Chris Evans was just perfect as Steve Rogers. The shrimpy weakling Steve Rogers, before he gets his super-serum, was a seamless effect with Evans's head on a concave weakling (Not a body double. He was so small, maybe it should be body "three-quarters"?)
I really appreciated how Rogers' costume evolved. Getting superheroes into costumes is often the most clunky plot point in the movies. In this case, it's a nice organic evolution: he starts out onstage in a stage costume identical to the comic book look. When he slips away on his first mission behind enemy lines, he cobbles together some gear- an awesome combination of his stage costume and shield, plus a great leather jacket, and a blue army helmet stolen from one of the dancing girls. I wish he was dressed like this for the whole movie! Only later does he suit up with the leather helmet and round shield.

 A thousand thanks to two award-winning character actors who save this movie from blandness: Stanley Tucci is the avuncular German ex-pat scientist who befriends Steve. He got a chuckle from the crowd with every line. Equally indispensible was Tommy Lee Jones as the Colonel shepherding the super-soldier project. He's playing his bread-and-butter authority figure, and he charms the audience all the way. I also loved veteran corset-wearer Hayley Atwell as the British agent who goes all moony for Rogers. She actually gets to shoot bad guys and punch d-bags first, so she's not useless like Rose Byrne's agent in X-Men: First Class. She tends to stand uncomfortably close to Steve in their dialog scenes, and she barely cries at the end. She also looks perfect in the period hair and makeup.
That lipstick was a.maz.ing.
We had some technical quibbles with the movie: even if you grant that the super-serum is pure fantasy, I did not believe that they only had one dose on hand and had no notes or research written down to create more? What kind of defense contract is this? Adam noticed the motorcycle chase through the forest was a little too similar to the same scene in Return of the Jedi. Rogers even uses a tripwire to throw the bad guys off their bikes, Ewok style. Also, we found it odd that the Red Skull's underground base fortifications are angled the wrong way, like a ramp, so Captain America can jump over them like Evel Knievel. Everything else was completely plausible, or, at least, comic-book plausible.
I guess the reason I brand the movie "workmanlike" at the top of this review is my cynicism at work. This origin movie, which, like most origin movies, doesn't contain much action for the first 30-40 minutes, felt more like a necessary stepping stone for the Avengers mega-franchise than a story by itself.

I am also undrewhelmed by its director Joe Johnston.

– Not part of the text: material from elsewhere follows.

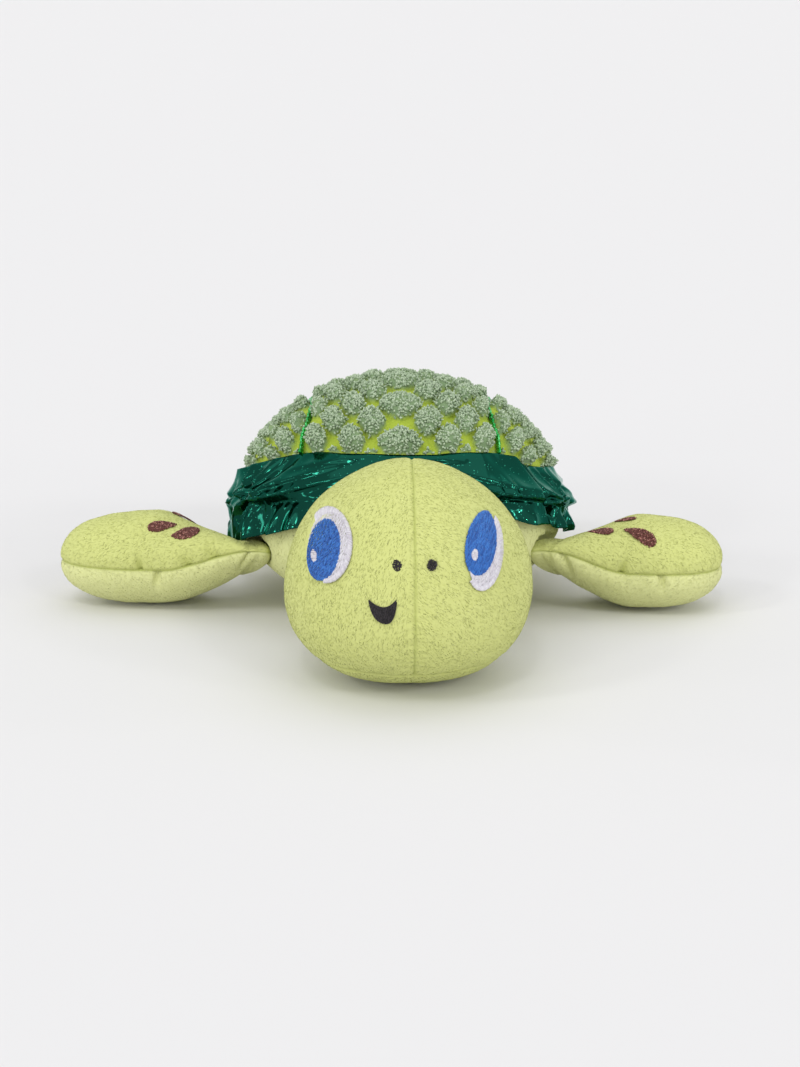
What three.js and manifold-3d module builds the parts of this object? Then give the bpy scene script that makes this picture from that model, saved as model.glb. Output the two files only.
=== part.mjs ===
// Plush turtle with a nubbed cloth shell, a gathered foil band, a nodding head and four flippers.
// Millimetres, +Z up. The toy looks along -Y, and its own left side is at +X.
import * as THREE from 'three';
import Module from 'manifold-3d';
import { mergeVertices } from 'three/addons/utils/BufferGeometryUtils.js';

const wasm = await Module();
wasm.setup();

// Cloth, seams and clearances
const skin = 1.6;
const seamGap = 0.3;
const fillGap = 0.3;
const jointGap = 0.5;
const flatDepth = 0.5;
const overrun = 30;

// Body: a bun that is widest at its girth
const bodyHalfWidth = 61.5;
const bodyHalfLength = 72.5;
const bodyCentreY = 24.5;
const girthZ = 31;
const crownRise = 50;
const bodyRings = 14;
const bodySides = 26;

// Shell rim, where the shell is sewn to the belly: it arches over the neck
const rimSideZ = 36;
const rimFrontZ = 54;
const rimCurveShare = 1.3;

// Shell seams and the metallic piping in them
const seamMidX = 33;
const seamRimX = 36;
const seamReachY = 30;
const seamSteps = 12;
const pipingWidth = 2;
const pipingRise = 1;

// Nubs of the shell cloth, on a diamond lattice whose rows bend back down the sides
const nubPitchAcross = 7.3;
const nubPitchAlong = 26;
const nubFirstAlong = -1;
const nubMiddleGap = 3;
const nubRowBend = 45;
const nubBendPower = 1.6;
const nubHalfWidth = 5.4;
const nubHalfWidthMiddle = 7.8;
const nubHalfLength = 8;
const nubHeight = 4.6;
const nubRoot = 1.2;
const nubSides = 6;
const nubRowsEachWay = 5;
const nubColumnsEachWay = 12;
const nubShoulderShares = [0.9, 0.62];

// Foil band round the rim
const bandRise = 12;
const bandDrop = 11;
const foilThickness = 1.2;
const bandClearance = 0.4;
const bandPuff = 2.2;
const bandTautPuff = 1;
const hemFlare = 4;
const pleatDepth = 1.5;
const pleatsRound = 28;
const bandStations = 84;
const bandSteps = 4;
const bandRightEnd = THREE.MathUtils.degToRad(-34);
const bandLeftEnd = THREE.MathUtils.degToRad(-172);
const bandRearEnd = THREE.MathUtils.degToRad(90);

// Head: an egg with its broad end down, drawn in to a neck
const headX = 2.8;
const headCentreY = -77;
const headSeatZ = 32;
const headHalfWidth = 42.6;
const headFrontDepth = 48;
const headBackDepth = 36;
const headRise = 43.5;
const headTopShare = 1.88;
const headBaseShare = 2.25;
const neckShare = 0.56;
const neckTail = 24;
const headRings = 14;
const headSides = 22;
const chinSeamZ = 10;
const faceTurn = THREE.MathUtils.degToRad(1.2);

// Neck hinge: the back of the head rides on a round face of this radius
const neckHingeY = -16;
const neckHingeZ = 36;
const neckRadius = 26;
const neckSides = 48;
const openingSides = 24;
const neckRoom = 4;
const nodRoom = 5.2;

// Front flippers
const frontHingeX = 61;
const frontHingeY = 8;
const frontHingeZ = 17.5;
const frontFlipper = {
  rootRadius: 7, rootFront: 28, rootBack: 9, thick: 17.7, front: 20, back: 27,
  lowStart: 3, lowReach: 30, topReach: 34,
};
const frontReachLeft = 62.2;
const frontReachRight = 68.7;
const frontSweepLeft = -11;
const frontSweepRight = 0;
const frontLeanShareLeft = 0.22;
const frontLeanShareRight = 0.4;
const frontLiftShare = 0.34;

// Rear flippers
const rearHingeX = 31.5;
const rearHingeY = 83.5;
const rearHingeZ = 14;
const rearReach = 44;
const rearHeading = 50;
const rearFlipper = {
  rootRadius: 5.5, rootFront: 11, rootBack: 11, thick: 13.8, front: 17, back: 17,
  lowStart: 5.5, lowReach: 26, topReach: 27,
};
const flipperSwellShare = 0.85;
const flipperTipPower = 5;
const rootBlend = 22;
const flapRoom = 2.5;
const flipperRings = 10;
const flipperSides = 12;

// Each filling is a coarser form, inside its panels
const fillDetail = { rings: 8, sides: 10 };
const bodyFillDetail = { rings: 10, sides: 20 };
const headFillDetail = { rings: headRings, sides: 20 };
const rootDetail = { rings: 8, sides: 16 };

// Embroidery: a raised patch, a little clear of the cloth and of the next colour
const stitchRise = 0.9;
const stitchGap = 0.3;
const patchSides = 15;
const smileSteps = 5;

// Eyes, as sheared ovals seen from the front: middle, half width and the rise of its end,
// half height and the shift of its top
const eyes = {
  left: {
    white: { x: 27.7, z: 50.9, halfWidth: 6, endRise: -1.5, halfHeight: 10.2, topShift: 1.4 },
    iris: { x: 26.3, z: 53.8, halfWidth: 5.1, endRise: -1.2, halfHeight: 8.3, topShift: 1.4 },
    highlight: { x: 24.1, z: 51.6, halfWidth: 1.1, endRise: 0, halfHeight: 1.6, topShift: 0 },
  },
  right: {
    white: { x: -23.4, z: 52.5, halfWidth: 7.9, endRise: 1.9, halfHeight: 10.2, topShift: 0.6 },
    iris: { x: -24.9, z: 51.1, halfWidth: 5.6, endRise: 1.7, halfHeight: 8.6, topShift: 0.9 },
    highlight: { x: -28.1, z: 48.9, halfWidth: 1.1, endRise: 0, halfHeight: 1.6, topShift: 0 },
  },
};
const nostrils = {
  left: { x: 10.3, z: 50.4, halfWidth: 1.6, endRise: 0, halfHeight: 1.7, topShift: 0 },
  right: { x: -1, z: 50.3, halfWidth: 1.6, endRise: 0, halfHeight: 1.7, topShift: 0 },
};
const smile = {
  leftX: -1, leftZ: 40.3, rightX: -10, rightZ: 39.4, dipX: -5.2, dipZ: 37, lowX: -4.5, lowZ: 32.4,
};

// Spots of each front flipper: how far out and ahead of the hinge, half length and half width
const spots = {
  left: [
    { out: 32, ahead: 12.3, length: 6.2, width: 3.3 },
    { out: 16.8, ahead: 10, length: 4.8, width: 2.8 },
    { out: 25.8, ahead: 3.2, length: 4.6, width: 2.8 },
  ],
  right: [
    { out: 29.9, ahead: 9.3, length: 5.6, width: 2.8 },
    { out: 20.1, ahead: 12.4, length: 5.3, width: 2.9, towardsTip: true },
    { out: 21.5, ahead: -1.5, length: 4.6, width: 2.8 },
  ],
};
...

Johnston, a former George Lucas protege, was the art director for Star Wars Episodes 4-6, plus Raiders of the Lost Ark and the Battlestar Galactica TV pilot in 1978. Since Honey I Shrunk The Kids in 1989, he has directed eight more effects-heavy features, including Jumanji, Jurassic Park III, and The Wolfman. He doesn't seem to direct with much character or personality. The most cynical part of me thinks he's the director you can count on to successfully accomplish your film's technical challenges. Kind of like Michael Bay with no personality and a smaller budget.

TRIVIA: Dorchester native Neal McDonough plays one of the Captain's team, with a bowler hat and muttonchops. I thought to myself "This getup is wayyy too specific. This must be a character from the comic books." Indeed, he's future Agent Of S.H.I.E.L.D. "Dum Dum" Dugan.


TRIVIA: Before he heads to the front, Rogers performs in US Savings Bond fundraising shows, where he gets to knock out "Hitler" for the crowd each day. The guy playing the actor playing Hitler, James Payton, has another famous part with no dialog: the father of Neville Longbottom in Harry Potter & The Order of the Phoenix (we only see him in one of those magical moving photos.)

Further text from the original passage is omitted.